I think I just talked myself around to your point of view. Emotionally, I would still prefer to continue to call the contract a "marriage license" and have the law say that there is no basis for denying it to gays. The ECD compromise does seem workable, though, and the prospect of another formal brick in the wall between church and state is mighty appealing. Also, you're right, it's about securing rights not poking homophobes in the eye. (By the way, kulturkampf? Ouch, dude. Ich bin kein Bismarck! But I phrased my point badly; I meant that the ECD seems potentially to leave prejudice some breathing room, whereas gay marriage seems like another nail in its coffin.)
For now, I think I'll fence-sit: that is, the goal is equal rights and I'll throw my weight behind whichever mechanism for establishing that goal seems likely to bear actual legal fruit.
Posted by: sennoma at March 11, 2004 1:56 PM
I feel pretty fence-sitty, too, in terms of program.

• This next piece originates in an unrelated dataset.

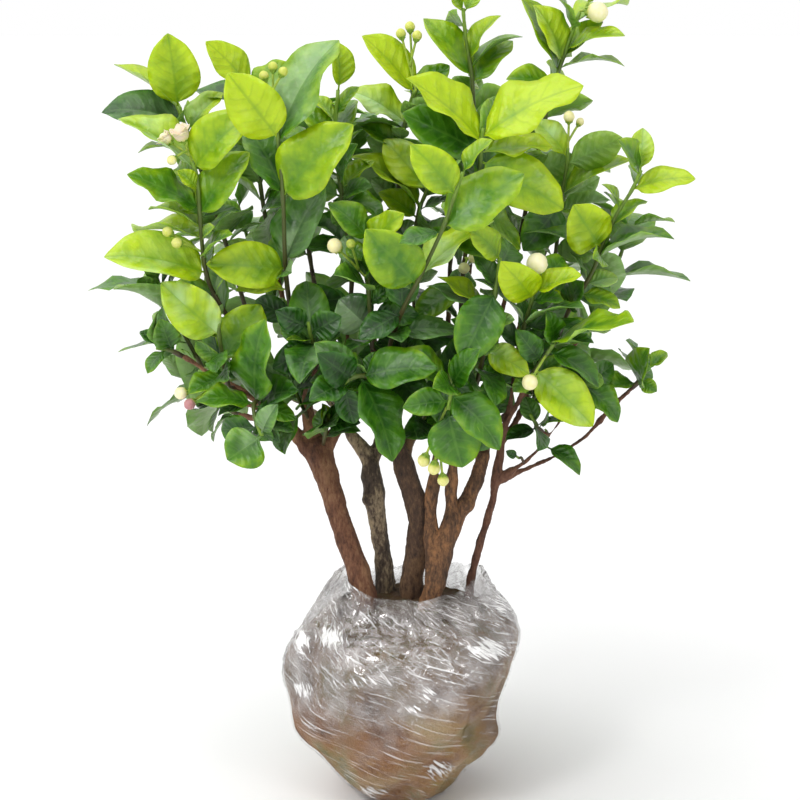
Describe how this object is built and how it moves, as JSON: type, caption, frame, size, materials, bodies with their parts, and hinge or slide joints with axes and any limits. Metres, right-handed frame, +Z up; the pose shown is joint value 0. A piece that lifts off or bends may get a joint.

I mean, I'd like it if proactive legislative steps were taken to defuse the semantics involved, and I definitely like the idea of more church/state separation. I'm pretty wildly impatient with what I detect to be a desire to "win" vs. a desire to reach a reasonable compromise. But what's most important to me is that we continue to develop an understanding of society that's inclusive and liberatory. If we can do that without scaring the more reactionary elements out of their wits, I'd prefer that. It's a pretty divisive season, though, and there's certainly a sense that the other team has taken much less care with our sensibilities than I propose we take with theirs.
And yeah, there will be some interesting semantic acrobatics for a while before everyone gets around to saying "married" again, though it could be a more secular understanding of the institution will just have people falling back on the old "partner" chestnut. And I'm guessing that more reactionary communities will be putting scare quotes around "married" and "husband" and "wife" for a long while to come.